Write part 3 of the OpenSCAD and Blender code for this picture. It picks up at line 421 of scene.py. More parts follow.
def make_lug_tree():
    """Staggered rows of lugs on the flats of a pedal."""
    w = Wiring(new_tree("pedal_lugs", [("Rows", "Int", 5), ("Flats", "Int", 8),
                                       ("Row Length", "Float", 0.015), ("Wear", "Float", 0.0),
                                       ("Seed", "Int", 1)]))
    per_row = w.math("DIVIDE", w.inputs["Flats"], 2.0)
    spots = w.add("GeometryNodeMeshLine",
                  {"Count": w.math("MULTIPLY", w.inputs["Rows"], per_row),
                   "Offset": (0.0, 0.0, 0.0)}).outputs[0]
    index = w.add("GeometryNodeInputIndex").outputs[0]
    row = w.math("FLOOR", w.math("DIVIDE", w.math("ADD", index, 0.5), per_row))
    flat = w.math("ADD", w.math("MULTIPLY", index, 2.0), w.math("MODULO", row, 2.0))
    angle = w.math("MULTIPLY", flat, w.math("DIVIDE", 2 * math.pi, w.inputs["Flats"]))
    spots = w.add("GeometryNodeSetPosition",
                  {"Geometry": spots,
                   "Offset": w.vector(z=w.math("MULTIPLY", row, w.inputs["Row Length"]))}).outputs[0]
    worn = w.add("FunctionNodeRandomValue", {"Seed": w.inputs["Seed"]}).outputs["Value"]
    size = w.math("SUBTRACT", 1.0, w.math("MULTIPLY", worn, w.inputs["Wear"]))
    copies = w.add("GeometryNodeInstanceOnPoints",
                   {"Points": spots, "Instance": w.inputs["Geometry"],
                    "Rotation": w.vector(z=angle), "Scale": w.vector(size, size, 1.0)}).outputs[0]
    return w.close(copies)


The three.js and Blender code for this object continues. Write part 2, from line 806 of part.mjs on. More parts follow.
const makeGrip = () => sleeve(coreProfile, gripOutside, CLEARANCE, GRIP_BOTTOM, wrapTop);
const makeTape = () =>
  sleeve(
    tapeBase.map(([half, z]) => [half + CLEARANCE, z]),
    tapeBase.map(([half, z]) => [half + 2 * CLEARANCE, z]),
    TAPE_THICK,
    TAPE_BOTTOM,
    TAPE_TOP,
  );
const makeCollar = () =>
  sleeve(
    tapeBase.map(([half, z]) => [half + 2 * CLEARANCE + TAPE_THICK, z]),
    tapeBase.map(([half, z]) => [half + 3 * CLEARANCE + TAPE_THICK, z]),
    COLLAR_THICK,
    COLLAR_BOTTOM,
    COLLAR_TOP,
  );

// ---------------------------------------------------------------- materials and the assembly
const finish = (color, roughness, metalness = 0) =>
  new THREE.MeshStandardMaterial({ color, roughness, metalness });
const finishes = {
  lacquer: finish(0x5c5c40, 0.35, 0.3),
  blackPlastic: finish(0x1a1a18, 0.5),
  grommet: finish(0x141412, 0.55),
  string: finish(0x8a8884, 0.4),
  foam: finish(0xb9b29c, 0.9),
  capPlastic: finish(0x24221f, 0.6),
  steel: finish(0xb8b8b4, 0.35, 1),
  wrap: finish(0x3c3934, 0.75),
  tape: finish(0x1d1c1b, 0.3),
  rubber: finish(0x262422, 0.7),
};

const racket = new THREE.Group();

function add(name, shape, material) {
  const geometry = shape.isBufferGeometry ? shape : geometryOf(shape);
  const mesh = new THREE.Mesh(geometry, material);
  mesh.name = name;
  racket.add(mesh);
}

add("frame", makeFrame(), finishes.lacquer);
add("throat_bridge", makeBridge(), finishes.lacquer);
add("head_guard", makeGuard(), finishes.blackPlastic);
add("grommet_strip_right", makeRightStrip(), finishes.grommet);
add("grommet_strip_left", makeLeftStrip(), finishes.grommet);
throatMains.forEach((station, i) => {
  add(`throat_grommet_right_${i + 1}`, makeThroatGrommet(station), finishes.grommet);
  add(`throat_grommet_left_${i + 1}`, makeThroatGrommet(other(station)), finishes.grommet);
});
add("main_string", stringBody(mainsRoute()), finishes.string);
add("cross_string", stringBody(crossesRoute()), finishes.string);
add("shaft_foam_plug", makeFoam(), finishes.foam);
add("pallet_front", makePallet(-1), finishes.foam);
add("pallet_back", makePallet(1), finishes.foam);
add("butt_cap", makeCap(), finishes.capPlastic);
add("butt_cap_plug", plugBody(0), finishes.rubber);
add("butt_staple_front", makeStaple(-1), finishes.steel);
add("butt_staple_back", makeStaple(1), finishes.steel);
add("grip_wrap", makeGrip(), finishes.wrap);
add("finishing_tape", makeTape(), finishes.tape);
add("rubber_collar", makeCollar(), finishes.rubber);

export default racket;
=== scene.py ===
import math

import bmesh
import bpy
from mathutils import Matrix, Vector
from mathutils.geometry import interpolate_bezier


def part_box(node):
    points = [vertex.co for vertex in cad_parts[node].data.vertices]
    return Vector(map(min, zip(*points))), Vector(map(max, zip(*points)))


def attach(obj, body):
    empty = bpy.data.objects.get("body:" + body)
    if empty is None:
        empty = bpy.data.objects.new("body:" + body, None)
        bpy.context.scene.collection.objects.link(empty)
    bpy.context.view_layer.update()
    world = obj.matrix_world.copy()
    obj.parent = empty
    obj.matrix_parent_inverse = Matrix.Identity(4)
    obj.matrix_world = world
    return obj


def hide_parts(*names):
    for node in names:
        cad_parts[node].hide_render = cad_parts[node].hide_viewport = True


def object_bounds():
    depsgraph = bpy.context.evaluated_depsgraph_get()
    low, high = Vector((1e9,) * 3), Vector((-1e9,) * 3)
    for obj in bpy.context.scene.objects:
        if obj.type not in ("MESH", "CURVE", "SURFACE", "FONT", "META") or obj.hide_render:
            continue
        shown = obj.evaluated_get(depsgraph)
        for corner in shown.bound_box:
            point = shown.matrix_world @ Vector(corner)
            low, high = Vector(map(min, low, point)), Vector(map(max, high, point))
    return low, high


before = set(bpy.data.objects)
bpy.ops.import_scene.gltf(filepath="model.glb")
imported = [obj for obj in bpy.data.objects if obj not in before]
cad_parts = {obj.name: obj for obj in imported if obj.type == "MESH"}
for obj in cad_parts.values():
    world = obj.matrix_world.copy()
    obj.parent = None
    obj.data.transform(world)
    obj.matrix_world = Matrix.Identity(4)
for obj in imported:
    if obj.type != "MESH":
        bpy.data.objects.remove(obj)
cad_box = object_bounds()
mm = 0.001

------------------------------

SET EXERCISE | As listed above, the lines from the line with "function add(name, shape, material)" to the line with "depsgraph = bpy.context.evaluated_depsgraph_get()" are to be echoed exactly, with both ends included and nothing added.

TASK OUTPUT |
function add(name, shape, material) {
  const geometry = shape.isBufferGeometry ? shape : geometryOf(shape);
  const mesh = new THREE.Mesh(geometry, material);
  mesh.name = name;
  racket.add(mesh);
}

add("frame", makeFrame(), finishes.lacquer);
add("throat_bridge", makeBridge(), finishes.lacquer);
add("head_guard", makeGuard(), finishes.blackPlastic);
add("grommet_strip_right", makeRightStrip(), finishes.grommet);
add("grommet_strip_left", makeLeftStrip(), finishes.grommet);
throatMains.forEach((station, i) => {
  add(`throat_grommet_right_${i + 1}`, makeThroatGrommet(station), finishes.grommet);
  add(`throat_grommet_left_${i + 1}`, makeThroatGrommet(other(station)), finishes.grommet);
});
add("main_string", stringBody(mainsRoute()), finishes.string);
add("cross_string", stringBody(crossesRoute()), finishes.string);
add("shaft_foam_plug", makeFoam(), finishes.foam);
add("pallet_front", makePallet(-1), finishes.foam);
add("pallet_back", makePallet(1), finishes.foam);
add("butt_cap", makeCap(), finishes.capPlastic);
add("butt_cap_plug", plugBody(0), finishes.rubber);
add("butt_staple_front", makeStaple(-1), finishes.steel);
add("butt_staple_back", makeStaple(1), finishes.steel);
add("grip_wrap", makeGrip(), finishes.wrap);
add("finishing_tape", makeTape(), finishes.tape);
add("rubber_collar", makeCollar(), finishes.rubber);

export default racket;
=== scene.py ===
import math

import bmesh
import bpy
from mathutils import Matrix, Vector
from mathutils.geometry import interpolate_bezier


def part_box(node):
    points = [vertex.co for vertex in cad_parts[node].data.vertices]
    return Vector(map(min, zip(*points))), Vector(map(max, zip(*points)))


def attach(obj, body):
    empty = bpy.data.objects.get("body:" + body)
    if empty is None:
        empty = bpy.data.objects.new("body:" + body, None)
        bpy.context.scene.collection.objects.link(empty)
    bpy.context.view_layer.update()
    world = obj.matrix_world.copy()
    obj.parent = empty
    obj.matrix_parent_inverse = Matrix.Identity(4)
    obj.matrix_world = world
    return obj


def hide_parts(*names):
    for node in names:
        cad_parts[node].hide_render = cad_parts[node].hide_viewport = True


def object_bounds():
    depsgraph = bpy.context.evaluated_depsgraph_get()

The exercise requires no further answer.